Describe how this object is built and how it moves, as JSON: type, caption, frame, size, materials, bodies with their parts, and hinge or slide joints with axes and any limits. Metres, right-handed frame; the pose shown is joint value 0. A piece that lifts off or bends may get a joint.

━━━━━━

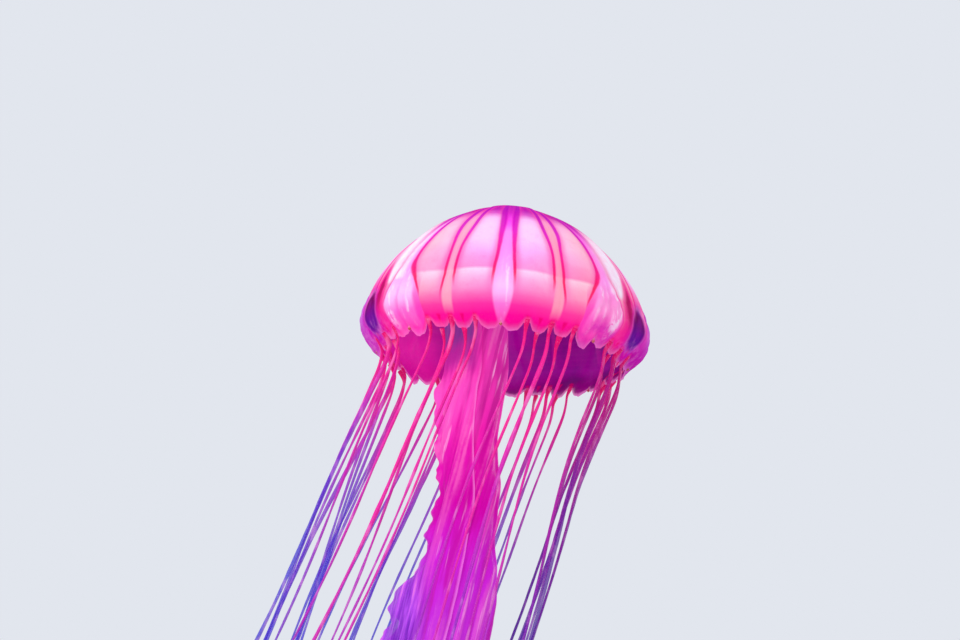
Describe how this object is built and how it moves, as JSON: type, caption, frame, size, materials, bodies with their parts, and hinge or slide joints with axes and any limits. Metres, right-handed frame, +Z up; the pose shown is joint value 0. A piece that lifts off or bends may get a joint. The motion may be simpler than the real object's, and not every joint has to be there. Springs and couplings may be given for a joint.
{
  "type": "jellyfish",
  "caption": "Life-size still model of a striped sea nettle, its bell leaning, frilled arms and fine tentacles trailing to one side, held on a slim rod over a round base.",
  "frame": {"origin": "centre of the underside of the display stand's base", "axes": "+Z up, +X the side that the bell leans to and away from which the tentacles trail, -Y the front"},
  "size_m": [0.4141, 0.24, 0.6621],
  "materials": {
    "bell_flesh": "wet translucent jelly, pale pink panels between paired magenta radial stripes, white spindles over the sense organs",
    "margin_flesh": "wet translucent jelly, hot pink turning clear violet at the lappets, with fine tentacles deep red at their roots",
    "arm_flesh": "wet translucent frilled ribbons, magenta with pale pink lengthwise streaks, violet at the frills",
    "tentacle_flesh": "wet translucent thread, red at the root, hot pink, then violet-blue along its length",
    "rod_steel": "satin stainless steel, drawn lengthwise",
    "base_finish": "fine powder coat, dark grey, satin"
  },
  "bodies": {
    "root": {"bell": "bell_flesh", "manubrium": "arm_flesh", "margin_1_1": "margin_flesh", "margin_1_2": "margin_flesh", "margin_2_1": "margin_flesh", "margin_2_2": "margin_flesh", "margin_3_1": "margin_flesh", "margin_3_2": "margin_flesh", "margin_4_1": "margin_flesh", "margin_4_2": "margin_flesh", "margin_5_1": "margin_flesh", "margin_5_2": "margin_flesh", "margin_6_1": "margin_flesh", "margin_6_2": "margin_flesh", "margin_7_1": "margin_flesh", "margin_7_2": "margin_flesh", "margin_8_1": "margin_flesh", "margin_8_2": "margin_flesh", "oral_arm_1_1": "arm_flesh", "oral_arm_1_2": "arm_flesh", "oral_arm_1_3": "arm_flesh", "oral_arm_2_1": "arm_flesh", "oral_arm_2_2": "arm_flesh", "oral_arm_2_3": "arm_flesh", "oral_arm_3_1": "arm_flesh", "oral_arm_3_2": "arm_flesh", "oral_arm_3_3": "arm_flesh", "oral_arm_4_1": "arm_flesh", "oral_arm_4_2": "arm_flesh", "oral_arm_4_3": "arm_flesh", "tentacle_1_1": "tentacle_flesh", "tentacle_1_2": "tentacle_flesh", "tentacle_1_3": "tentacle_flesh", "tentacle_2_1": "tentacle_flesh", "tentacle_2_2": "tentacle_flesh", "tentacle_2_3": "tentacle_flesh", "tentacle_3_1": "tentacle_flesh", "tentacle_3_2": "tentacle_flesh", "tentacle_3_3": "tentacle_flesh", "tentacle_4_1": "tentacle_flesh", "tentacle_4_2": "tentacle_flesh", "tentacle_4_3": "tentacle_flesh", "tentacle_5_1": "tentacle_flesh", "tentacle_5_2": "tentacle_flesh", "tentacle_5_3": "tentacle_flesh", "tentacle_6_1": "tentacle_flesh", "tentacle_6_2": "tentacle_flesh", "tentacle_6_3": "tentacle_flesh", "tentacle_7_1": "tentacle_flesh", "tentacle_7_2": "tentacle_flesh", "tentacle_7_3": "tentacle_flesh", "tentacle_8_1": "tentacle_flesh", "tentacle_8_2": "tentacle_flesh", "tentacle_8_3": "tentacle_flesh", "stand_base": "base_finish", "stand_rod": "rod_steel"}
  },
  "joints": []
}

━━━━━━

What needs to be done - Using the records above, select and copy every line that has the word "with".

Task answer -
Describe how this object is built and how it moves, as JSON: type, caption, frame, size, materials, bodies with their parts, and hinge or slide joints with axes and any limits. Metres, right-handed frame; the pose shown is joint value 0. A piece that lifts off or bends may get a joint.
Describe how this object is built and how it moves, as JSON: type, caption, frame, size, materials, bodies with their parts, and hinge or slide joints with axes and any limits. Metres, right-handed frame, +Z up; the pose shown is joint value 0. A piece that lifts off or bends may get a joint. The motion may be simpler than the real object's, and not every joint has to be there. Springs and couplings may be given for a joint.
    "margin_flesh": "wet translucent jelly, hot pink turning clear violet at the lappets, with fine tentacles deep red at their roots",
    "arm_flesh": "wet translucent frilled ribbons, magenta with pale pink lengthwise streaks, violet at the frills",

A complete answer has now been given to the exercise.